*Provided material*
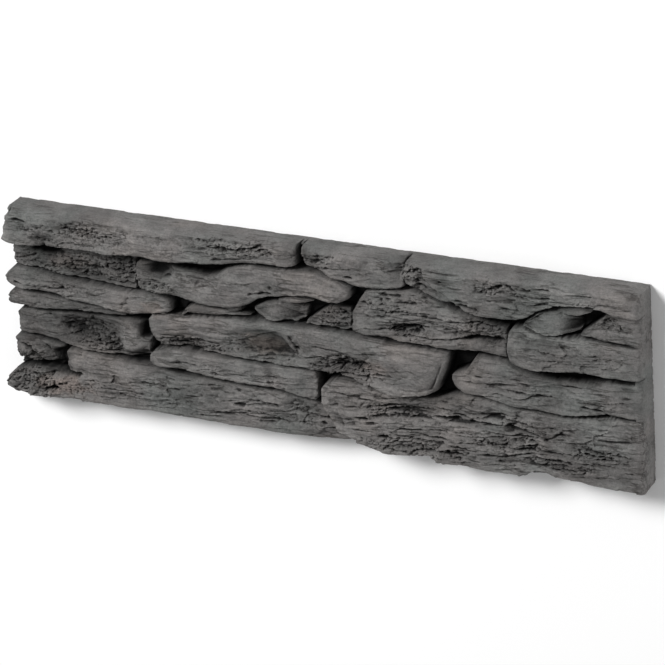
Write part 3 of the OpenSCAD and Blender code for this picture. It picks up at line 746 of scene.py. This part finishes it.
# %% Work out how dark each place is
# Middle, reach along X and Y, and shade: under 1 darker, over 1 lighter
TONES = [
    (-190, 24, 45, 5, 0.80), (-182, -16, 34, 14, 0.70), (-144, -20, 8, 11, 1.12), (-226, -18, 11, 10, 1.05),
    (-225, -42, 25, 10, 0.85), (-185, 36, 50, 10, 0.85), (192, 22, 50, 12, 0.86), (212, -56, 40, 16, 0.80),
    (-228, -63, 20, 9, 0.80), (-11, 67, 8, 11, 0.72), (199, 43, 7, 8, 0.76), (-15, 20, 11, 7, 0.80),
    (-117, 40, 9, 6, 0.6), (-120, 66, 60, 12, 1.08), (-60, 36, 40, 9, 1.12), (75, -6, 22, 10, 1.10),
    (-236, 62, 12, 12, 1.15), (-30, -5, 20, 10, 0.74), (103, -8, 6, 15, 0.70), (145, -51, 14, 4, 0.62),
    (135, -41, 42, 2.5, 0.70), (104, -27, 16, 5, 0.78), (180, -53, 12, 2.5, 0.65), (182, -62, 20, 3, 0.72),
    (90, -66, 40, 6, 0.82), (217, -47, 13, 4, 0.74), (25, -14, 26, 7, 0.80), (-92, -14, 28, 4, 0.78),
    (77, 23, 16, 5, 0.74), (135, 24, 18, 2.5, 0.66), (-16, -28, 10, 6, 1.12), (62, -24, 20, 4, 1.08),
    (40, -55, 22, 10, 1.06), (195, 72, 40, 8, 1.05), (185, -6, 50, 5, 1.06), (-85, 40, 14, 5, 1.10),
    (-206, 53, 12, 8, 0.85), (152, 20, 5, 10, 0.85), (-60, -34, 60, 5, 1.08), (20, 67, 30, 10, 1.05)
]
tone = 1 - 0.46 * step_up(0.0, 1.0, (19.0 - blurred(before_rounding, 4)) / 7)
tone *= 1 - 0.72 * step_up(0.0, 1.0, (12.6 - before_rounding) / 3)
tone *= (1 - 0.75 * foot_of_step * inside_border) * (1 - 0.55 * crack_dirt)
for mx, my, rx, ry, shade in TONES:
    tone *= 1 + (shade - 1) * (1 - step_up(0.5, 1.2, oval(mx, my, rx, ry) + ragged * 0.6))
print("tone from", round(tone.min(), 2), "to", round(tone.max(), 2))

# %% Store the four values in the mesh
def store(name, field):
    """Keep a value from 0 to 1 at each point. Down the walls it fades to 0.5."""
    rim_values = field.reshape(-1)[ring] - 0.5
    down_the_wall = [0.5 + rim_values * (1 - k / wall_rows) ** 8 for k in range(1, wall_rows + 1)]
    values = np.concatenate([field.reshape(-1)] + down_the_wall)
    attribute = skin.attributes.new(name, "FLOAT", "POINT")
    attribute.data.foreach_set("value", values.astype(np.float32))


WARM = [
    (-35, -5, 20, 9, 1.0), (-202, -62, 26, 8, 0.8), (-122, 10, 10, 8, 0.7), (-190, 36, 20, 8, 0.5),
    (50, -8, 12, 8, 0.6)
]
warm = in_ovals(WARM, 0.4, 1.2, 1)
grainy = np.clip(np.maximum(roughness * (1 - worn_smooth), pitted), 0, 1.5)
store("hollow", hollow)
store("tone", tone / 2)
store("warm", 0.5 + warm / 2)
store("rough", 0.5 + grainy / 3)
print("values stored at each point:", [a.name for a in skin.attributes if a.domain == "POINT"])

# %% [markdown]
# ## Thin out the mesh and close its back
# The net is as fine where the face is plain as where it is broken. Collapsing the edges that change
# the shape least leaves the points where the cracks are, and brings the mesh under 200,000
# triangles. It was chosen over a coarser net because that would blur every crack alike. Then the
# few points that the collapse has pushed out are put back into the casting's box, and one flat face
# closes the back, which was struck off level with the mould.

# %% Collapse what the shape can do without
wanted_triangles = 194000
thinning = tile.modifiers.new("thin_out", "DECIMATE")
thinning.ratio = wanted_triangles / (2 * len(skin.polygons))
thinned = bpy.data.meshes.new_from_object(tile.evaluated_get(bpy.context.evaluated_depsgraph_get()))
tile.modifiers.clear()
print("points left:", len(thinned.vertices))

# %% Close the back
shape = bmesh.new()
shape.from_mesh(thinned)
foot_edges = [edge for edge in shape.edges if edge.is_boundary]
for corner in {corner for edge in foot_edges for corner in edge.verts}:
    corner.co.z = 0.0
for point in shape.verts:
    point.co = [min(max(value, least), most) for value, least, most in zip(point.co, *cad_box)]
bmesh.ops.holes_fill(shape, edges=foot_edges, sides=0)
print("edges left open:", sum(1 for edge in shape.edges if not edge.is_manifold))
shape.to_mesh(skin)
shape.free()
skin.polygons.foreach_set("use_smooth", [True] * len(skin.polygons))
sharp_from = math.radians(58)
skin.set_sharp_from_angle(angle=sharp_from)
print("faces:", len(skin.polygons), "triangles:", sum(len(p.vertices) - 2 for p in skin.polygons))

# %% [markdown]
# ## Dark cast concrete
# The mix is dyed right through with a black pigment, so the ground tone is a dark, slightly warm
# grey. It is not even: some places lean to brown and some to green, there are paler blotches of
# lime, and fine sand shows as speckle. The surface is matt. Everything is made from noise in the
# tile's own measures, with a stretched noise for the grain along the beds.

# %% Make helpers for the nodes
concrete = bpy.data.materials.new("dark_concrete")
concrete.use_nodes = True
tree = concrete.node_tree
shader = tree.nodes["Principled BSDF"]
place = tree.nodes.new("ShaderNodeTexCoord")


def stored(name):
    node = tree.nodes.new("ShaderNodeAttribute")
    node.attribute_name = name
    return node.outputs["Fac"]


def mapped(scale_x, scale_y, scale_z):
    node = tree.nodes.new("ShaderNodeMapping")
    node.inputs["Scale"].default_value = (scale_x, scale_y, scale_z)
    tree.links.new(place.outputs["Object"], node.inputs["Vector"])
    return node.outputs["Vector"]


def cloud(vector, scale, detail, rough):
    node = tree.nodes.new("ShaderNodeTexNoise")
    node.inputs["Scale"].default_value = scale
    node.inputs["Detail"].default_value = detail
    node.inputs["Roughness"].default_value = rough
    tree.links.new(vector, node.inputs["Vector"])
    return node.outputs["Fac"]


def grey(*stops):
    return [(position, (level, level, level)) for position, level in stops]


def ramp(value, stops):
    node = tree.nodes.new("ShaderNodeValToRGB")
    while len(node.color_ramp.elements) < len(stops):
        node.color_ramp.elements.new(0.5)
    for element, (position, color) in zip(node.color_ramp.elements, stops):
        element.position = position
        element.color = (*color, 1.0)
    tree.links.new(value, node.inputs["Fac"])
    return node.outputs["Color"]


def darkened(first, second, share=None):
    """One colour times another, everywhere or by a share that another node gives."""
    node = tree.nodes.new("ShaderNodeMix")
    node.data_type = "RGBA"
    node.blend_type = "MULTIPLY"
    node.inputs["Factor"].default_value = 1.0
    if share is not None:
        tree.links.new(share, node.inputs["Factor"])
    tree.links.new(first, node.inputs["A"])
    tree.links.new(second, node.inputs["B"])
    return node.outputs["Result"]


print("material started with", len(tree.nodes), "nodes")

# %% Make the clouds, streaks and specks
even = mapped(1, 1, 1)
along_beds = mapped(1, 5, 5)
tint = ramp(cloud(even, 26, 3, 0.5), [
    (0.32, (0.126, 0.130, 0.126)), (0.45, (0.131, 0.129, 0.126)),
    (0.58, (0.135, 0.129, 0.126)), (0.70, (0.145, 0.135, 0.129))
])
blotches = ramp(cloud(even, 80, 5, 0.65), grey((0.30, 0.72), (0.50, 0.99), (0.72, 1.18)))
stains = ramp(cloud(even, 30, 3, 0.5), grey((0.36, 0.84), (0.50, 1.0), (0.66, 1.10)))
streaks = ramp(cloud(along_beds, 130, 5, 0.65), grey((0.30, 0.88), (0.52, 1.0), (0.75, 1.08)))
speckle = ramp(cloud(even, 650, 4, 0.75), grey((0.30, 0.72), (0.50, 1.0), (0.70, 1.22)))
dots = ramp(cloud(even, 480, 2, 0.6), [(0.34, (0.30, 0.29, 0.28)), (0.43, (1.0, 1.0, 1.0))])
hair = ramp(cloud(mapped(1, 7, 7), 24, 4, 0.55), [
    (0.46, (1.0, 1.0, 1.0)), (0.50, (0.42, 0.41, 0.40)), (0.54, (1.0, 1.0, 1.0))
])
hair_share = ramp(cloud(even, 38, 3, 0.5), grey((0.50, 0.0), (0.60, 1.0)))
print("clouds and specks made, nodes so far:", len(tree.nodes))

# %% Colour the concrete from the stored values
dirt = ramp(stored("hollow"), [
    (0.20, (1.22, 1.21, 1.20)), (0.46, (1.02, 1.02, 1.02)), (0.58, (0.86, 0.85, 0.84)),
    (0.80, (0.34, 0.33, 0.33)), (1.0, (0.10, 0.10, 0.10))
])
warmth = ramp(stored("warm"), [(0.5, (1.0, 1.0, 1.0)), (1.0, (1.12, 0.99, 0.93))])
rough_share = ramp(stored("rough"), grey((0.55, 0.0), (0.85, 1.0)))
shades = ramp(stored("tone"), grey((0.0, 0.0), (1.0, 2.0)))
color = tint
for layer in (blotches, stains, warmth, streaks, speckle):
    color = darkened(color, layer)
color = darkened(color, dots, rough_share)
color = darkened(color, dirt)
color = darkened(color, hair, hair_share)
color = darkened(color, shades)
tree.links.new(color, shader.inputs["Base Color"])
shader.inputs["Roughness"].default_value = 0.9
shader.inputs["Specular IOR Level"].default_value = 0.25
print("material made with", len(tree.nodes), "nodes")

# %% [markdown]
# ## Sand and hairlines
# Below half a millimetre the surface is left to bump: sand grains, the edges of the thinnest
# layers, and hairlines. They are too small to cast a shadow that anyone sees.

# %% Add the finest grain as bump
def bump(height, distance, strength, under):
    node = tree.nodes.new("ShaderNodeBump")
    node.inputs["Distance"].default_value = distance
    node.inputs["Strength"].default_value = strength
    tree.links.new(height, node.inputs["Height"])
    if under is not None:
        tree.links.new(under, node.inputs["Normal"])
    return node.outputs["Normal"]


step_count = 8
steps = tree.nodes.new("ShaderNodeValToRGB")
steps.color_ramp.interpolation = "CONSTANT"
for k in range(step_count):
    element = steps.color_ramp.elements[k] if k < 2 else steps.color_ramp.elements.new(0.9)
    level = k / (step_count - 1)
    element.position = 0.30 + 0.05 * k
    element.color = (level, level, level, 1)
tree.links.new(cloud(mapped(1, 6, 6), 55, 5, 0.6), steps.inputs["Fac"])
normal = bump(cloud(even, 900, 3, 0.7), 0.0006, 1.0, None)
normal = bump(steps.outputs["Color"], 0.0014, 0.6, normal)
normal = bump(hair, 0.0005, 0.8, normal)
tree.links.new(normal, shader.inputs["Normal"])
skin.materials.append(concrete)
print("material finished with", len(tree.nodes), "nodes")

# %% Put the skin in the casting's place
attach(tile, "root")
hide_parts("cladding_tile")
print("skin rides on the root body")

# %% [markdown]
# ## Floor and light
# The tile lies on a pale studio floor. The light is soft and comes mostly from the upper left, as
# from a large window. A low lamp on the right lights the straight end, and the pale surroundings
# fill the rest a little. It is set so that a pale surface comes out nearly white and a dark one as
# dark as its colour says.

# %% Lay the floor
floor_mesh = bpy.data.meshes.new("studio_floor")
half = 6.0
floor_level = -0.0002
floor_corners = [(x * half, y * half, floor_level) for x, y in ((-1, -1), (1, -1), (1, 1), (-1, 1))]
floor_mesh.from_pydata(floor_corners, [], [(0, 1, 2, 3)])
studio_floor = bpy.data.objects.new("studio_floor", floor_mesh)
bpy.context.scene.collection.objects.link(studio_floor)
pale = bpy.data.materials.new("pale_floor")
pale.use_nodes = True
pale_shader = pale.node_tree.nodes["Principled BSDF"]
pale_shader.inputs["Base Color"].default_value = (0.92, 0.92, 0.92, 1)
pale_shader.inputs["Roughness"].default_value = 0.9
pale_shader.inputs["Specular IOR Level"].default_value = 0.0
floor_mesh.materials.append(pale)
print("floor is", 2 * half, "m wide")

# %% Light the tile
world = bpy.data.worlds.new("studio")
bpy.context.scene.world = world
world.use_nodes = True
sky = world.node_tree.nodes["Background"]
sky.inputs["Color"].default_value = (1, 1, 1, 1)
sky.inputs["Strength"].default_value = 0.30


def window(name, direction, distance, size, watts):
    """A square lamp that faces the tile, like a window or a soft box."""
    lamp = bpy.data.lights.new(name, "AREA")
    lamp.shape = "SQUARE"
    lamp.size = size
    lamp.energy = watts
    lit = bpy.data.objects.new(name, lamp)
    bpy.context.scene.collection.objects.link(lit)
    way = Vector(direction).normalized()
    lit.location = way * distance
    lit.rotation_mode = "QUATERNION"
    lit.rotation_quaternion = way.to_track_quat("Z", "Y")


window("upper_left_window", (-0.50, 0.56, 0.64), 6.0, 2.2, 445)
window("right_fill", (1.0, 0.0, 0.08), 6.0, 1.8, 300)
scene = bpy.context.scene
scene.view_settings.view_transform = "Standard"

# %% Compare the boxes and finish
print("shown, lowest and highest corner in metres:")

*What you need to do*
Search the data above for the word "root", then gather each line in which it appears.

*Finished exercise*
attach(tile, "root")
print("skin rides on the root body")